>>>

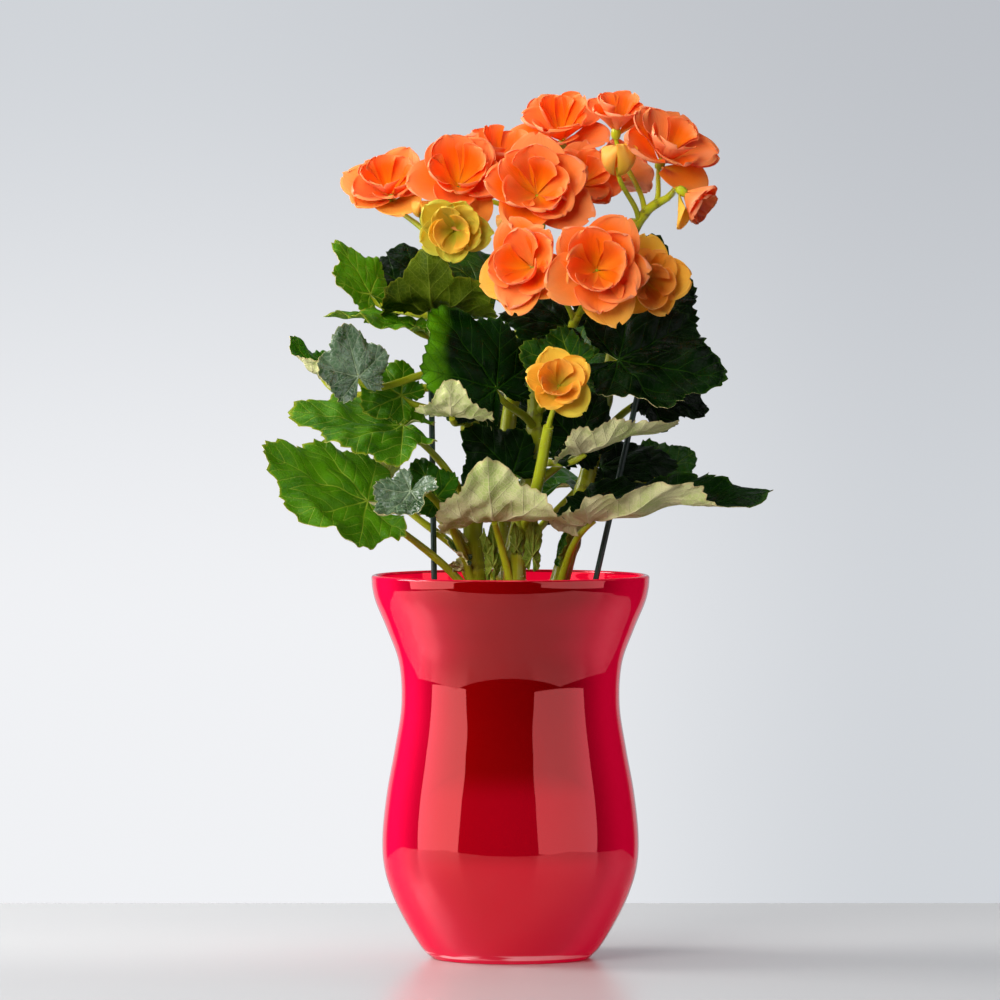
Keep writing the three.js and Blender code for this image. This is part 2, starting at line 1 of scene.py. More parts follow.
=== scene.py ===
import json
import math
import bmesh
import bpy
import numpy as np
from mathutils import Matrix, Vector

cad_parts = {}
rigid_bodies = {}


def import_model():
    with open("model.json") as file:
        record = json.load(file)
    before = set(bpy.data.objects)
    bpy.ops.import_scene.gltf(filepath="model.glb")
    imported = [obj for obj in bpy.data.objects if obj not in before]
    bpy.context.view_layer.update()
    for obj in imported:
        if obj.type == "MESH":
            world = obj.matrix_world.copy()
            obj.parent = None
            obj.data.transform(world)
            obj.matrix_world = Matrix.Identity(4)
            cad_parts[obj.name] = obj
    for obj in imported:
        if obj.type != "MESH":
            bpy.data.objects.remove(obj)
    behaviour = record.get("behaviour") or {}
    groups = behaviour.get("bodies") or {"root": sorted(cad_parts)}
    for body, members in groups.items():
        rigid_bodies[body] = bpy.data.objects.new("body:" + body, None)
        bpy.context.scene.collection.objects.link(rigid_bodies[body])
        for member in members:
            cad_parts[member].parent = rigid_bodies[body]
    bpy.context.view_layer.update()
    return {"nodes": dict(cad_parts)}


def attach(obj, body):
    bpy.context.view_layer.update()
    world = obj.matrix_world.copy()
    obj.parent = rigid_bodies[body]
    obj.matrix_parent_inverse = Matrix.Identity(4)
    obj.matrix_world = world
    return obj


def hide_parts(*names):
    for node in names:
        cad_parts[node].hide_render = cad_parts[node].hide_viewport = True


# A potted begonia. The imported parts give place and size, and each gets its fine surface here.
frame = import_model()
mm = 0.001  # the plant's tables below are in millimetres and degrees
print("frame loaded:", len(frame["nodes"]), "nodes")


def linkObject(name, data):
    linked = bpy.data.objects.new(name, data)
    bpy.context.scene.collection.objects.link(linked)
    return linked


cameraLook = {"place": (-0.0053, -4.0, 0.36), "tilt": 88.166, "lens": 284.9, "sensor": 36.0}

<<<
>>>

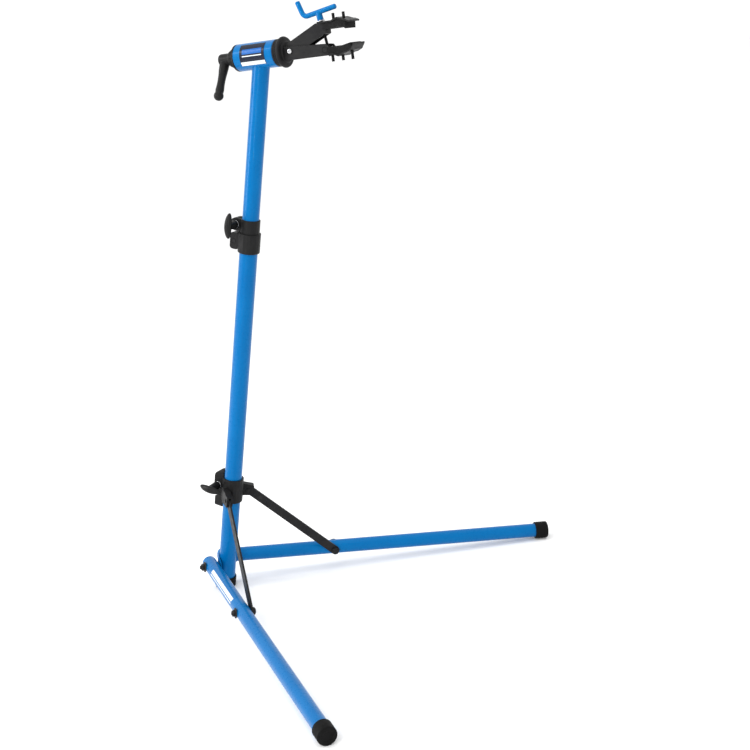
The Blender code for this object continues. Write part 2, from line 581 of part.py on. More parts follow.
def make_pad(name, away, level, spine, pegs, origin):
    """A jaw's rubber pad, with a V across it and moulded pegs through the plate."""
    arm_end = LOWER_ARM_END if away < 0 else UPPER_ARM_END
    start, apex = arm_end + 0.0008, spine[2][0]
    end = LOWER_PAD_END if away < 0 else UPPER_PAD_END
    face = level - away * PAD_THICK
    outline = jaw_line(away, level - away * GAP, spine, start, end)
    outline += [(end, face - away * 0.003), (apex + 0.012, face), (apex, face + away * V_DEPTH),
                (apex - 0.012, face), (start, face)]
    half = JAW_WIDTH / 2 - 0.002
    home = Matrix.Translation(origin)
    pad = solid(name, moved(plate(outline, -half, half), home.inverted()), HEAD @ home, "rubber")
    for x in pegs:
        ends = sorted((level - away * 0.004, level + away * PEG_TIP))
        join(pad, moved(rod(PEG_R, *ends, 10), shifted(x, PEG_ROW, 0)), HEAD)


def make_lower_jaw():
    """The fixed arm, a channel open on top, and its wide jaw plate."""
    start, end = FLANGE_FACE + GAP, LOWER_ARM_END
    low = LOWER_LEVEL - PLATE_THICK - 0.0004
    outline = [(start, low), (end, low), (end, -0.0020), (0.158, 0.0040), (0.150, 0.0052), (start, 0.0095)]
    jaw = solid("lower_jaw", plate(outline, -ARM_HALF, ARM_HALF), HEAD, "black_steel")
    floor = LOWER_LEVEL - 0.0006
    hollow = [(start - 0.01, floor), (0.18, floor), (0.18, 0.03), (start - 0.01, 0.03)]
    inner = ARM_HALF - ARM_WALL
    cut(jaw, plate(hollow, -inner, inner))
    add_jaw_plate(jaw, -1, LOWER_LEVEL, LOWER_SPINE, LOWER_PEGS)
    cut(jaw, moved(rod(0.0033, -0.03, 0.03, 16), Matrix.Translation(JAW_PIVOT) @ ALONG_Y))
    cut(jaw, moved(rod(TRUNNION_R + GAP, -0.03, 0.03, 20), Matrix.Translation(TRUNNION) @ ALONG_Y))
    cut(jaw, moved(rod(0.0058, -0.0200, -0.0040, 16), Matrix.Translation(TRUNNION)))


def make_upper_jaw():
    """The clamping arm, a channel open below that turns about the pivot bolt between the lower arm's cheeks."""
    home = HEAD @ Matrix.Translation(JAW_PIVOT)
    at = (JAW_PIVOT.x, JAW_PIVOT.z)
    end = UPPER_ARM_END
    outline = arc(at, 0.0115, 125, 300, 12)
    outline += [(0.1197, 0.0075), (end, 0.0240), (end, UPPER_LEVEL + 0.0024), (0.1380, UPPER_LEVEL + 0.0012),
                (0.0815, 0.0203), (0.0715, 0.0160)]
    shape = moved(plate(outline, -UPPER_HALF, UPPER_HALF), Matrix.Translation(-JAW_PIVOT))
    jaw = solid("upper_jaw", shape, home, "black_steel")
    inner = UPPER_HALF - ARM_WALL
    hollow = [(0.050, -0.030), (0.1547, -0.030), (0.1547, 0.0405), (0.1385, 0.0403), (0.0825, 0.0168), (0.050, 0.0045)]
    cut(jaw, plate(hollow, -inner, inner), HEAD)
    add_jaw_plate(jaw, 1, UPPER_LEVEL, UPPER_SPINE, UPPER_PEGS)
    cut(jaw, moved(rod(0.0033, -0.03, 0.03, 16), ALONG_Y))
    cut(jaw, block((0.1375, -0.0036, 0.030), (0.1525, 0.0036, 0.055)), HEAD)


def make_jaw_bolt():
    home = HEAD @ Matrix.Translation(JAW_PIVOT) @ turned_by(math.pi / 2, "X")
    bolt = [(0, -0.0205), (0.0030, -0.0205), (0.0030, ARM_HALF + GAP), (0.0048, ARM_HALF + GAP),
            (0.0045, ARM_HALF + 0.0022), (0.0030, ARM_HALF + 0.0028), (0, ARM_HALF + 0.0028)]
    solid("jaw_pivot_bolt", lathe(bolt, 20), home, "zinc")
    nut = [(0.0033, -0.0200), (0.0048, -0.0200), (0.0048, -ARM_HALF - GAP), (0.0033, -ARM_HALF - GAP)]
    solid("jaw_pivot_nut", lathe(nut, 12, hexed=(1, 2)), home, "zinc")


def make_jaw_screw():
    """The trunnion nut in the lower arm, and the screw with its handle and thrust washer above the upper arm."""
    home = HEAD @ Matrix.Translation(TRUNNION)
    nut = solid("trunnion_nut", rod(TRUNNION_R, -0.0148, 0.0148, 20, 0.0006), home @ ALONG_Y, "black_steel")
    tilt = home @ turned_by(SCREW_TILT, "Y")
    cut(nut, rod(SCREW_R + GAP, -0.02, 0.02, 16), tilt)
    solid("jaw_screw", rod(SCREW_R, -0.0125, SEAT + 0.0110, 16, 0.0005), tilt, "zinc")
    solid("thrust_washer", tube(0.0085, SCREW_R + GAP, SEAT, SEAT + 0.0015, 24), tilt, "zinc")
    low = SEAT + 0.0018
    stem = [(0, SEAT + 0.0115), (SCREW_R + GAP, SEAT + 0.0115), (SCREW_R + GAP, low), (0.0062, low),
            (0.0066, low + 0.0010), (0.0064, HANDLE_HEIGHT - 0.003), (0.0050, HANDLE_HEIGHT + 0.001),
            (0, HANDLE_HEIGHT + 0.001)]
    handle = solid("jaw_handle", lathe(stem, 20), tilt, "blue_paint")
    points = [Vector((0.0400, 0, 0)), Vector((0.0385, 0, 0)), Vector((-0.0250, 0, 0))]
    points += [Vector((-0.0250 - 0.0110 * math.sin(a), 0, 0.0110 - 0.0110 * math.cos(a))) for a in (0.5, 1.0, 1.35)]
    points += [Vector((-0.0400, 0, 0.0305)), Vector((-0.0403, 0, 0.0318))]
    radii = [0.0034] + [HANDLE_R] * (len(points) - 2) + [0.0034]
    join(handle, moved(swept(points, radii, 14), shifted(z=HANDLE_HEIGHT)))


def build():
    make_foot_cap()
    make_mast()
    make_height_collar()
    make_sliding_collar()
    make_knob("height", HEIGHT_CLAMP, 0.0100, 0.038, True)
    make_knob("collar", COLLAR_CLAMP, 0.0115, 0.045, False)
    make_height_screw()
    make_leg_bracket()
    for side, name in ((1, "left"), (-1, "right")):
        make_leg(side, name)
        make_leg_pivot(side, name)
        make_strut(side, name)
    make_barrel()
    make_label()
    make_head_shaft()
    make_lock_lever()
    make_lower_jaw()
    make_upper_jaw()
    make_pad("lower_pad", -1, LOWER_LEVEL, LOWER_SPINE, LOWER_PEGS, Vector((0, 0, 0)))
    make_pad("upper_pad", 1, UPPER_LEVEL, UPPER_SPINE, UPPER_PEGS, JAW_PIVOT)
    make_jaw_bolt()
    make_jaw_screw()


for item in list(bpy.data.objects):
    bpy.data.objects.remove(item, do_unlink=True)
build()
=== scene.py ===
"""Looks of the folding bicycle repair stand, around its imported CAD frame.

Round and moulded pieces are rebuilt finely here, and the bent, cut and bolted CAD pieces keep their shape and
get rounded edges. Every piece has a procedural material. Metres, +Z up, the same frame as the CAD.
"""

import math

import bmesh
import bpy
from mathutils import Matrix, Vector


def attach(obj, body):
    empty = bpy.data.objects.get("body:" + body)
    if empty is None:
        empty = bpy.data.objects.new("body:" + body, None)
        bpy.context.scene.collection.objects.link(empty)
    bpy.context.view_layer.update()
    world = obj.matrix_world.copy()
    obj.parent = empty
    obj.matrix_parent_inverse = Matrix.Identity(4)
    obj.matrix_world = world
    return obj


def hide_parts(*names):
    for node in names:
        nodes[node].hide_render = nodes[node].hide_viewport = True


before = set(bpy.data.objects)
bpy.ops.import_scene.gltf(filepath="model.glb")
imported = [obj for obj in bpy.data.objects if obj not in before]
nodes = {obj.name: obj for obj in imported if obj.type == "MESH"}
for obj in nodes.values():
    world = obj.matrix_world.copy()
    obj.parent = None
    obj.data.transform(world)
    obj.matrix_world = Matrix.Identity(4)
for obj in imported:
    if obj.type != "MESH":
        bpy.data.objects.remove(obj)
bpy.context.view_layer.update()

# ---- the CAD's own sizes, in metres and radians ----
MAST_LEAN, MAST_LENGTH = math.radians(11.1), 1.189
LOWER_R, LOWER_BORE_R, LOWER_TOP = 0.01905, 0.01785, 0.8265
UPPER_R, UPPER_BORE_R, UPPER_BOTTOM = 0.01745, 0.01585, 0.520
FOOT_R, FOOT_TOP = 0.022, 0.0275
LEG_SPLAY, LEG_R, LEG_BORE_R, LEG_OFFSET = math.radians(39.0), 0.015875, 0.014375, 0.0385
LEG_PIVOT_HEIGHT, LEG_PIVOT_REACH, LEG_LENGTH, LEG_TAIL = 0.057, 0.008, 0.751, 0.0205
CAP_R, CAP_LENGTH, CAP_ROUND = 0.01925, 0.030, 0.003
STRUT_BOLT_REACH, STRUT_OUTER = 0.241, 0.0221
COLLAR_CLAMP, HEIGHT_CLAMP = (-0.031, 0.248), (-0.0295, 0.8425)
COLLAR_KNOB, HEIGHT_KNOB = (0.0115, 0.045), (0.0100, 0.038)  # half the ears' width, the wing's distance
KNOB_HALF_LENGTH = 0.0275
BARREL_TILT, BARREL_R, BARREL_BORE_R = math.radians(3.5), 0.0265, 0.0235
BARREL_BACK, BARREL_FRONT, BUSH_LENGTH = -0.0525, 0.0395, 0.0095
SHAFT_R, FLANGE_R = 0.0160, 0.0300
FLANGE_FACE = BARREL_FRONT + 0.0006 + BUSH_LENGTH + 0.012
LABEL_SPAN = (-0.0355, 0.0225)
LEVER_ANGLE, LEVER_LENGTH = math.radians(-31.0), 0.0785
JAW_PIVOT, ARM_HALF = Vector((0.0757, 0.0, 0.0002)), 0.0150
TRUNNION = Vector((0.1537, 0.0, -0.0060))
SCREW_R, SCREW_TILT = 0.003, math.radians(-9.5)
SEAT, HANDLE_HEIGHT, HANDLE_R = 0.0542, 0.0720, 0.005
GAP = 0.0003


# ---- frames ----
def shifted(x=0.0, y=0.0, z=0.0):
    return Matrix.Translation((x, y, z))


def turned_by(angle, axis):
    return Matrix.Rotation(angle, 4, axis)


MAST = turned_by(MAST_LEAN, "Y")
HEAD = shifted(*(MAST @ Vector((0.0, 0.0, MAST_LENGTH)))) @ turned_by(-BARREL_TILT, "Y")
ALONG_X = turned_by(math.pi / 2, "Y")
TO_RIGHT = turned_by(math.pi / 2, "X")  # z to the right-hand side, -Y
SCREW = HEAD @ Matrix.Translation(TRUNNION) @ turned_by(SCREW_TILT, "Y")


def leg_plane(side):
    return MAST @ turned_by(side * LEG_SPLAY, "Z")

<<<
>>>

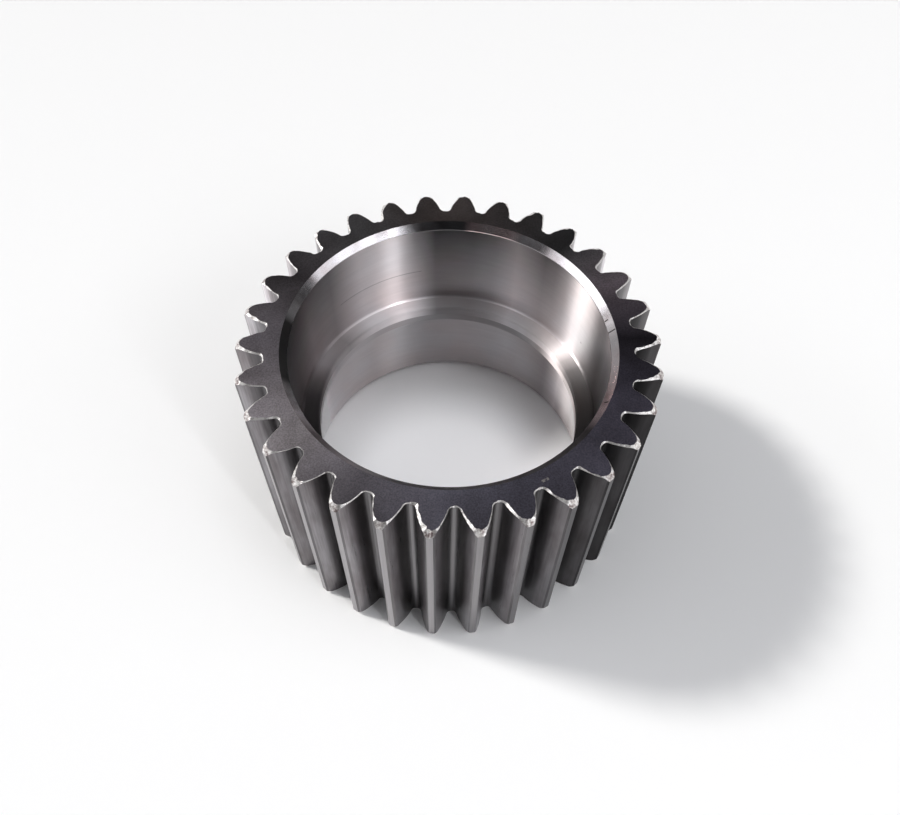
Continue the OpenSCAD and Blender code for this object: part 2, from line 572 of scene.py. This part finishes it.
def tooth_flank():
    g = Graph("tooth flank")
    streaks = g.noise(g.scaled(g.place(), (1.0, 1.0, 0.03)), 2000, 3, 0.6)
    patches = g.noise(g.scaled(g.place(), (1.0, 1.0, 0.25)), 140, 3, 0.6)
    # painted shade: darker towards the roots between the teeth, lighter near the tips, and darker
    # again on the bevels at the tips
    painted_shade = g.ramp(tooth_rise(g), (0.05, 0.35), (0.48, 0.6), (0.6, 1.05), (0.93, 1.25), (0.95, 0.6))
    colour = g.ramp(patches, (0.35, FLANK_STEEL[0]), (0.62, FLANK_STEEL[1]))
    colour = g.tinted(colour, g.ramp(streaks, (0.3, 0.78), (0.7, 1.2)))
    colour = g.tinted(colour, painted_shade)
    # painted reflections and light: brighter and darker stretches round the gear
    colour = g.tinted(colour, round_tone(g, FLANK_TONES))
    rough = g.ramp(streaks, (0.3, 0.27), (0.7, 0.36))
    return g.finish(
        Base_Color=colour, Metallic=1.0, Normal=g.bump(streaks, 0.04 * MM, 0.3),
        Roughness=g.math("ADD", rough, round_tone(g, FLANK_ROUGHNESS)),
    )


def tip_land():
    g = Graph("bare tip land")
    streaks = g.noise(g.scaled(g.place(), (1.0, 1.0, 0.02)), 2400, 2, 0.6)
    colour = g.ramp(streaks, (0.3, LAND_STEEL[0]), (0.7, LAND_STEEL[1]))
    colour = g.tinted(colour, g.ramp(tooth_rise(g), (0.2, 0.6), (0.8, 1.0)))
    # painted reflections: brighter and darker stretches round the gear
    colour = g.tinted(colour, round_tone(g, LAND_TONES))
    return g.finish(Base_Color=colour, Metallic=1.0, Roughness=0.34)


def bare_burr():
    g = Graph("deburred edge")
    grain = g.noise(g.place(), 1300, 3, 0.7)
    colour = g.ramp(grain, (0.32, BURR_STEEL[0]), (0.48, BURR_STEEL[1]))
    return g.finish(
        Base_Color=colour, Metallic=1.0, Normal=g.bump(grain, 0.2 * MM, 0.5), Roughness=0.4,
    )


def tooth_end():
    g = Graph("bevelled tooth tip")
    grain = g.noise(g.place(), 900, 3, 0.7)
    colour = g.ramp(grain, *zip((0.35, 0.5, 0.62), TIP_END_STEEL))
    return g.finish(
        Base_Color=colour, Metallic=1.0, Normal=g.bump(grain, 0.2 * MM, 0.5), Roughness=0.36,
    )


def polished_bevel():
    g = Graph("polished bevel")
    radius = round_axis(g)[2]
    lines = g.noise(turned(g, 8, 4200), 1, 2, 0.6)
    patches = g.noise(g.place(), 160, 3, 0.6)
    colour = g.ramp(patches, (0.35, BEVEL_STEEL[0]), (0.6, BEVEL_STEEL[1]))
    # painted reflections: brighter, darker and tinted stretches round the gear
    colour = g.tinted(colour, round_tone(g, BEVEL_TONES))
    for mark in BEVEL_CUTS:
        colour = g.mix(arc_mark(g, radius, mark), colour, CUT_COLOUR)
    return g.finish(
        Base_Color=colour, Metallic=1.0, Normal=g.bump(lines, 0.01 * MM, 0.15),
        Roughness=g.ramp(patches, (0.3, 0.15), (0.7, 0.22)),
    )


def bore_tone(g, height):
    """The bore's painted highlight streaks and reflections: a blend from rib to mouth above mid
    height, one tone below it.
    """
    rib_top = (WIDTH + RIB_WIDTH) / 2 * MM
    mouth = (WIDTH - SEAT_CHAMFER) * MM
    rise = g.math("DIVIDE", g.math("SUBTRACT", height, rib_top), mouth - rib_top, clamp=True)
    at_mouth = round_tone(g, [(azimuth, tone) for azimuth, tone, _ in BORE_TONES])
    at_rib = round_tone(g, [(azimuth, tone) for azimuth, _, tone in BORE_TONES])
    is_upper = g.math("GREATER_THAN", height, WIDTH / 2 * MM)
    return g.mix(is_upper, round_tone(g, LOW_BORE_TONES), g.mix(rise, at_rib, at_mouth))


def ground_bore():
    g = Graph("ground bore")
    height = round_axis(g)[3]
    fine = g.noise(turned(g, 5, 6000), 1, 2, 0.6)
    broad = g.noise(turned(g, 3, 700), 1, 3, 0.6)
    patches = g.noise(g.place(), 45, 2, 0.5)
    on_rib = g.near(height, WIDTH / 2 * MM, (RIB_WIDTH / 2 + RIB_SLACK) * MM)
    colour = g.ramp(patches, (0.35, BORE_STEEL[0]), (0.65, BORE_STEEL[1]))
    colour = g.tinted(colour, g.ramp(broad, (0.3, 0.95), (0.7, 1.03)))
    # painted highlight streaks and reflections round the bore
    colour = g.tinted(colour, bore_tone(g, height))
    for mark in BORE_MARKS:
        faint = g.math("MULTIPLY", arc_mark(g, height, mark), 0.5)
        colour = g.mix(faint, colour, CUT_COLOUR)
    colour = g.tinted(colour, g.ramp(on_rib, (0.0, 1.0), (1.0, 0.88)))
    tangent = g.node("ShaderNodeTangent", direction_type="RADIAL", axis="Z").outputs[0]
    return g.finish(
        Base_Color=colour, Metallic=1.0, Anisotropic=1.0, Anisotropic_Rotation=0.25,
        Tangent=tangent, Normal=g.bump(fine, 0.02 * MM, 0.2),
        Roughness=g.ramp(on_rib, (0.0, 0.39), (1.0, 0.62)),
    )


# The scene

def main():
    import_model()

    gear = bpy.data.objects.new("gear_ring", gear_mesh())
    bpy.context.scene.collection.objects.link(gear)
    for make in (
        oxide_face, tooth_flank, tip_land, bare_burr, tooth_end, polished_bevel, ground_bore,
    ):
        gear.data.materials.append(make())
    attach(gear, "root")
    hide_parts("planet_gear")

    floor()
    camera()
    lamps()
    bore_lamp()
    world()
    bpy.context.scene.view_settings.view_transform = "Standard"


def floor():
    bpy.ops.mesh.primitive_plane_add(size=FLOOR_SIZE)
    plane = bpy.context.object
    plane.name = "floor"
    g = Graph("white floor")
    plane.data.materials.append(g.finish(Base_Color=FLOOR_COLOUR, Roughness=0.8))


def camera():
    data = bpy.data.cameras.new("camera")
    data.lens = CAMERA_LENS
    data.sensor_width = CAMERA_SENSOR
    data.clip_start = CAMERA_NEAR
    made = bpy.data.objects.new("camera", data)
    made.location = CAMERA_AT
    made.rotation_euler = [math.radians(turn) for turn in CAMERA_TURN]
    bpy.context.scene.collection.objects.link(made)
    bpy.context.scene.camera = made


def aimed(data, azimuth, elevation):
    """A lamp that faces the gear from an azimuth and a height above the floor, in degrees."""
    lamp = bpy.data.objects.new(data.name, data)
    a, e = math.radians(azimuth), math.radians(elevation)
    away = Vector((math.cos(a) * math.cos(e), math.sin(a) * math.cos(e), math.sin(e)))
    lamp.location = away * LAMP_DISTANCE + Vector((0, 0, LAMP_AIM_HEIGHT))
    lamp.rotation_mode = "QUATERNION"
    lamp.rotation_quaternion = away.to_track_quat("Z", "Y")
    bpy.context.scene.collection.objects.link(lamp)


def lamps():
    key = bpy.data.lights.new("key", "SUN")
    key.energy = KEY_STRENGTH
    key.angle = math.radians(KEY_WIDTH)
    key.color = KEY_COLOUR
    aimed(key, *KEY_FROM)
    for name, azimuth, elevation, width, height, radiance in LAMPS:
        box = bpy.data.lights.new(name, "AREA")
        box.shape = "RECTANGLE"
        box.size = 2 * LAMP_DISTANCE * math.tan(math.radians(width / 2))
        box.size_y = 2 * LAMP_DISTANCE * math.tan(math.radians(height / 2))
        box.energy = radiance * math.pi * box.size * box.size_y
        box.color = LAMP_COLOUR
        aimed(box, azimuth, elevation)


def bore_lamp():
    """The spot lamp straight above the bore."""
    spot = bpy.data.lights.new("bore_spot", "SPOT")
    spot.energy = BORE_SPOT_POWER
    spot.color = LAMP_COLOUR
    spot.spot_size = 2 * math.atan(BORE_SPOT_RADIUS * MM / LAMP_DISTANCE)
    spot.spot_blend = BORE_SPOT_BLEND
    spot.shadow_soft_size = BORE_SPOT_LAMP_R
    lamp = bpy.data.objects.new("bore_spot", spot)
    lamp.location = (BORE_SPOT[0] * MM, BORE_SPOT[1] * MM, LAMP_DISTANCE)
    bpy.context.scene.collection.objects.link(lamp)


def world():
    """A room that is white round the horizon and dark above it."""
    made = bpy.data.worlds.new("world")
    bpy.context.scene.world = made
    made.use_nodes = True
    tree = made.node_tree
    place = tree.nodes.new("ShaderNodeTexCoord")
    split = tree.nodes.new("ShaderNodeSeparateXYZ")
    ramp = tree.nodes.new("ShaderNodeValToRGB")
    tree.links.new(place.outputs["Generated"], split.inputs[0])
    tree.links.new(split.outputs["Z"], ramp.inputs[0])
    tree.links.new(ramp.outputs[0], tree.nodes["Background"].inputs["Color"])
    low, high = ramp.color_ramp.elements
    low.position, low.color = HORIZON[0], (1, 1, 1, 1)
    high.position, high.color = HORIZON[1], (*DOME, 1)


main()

<<<

Written instruction:
Count how many lines contain "sorted" and give only that count.

Task result:
2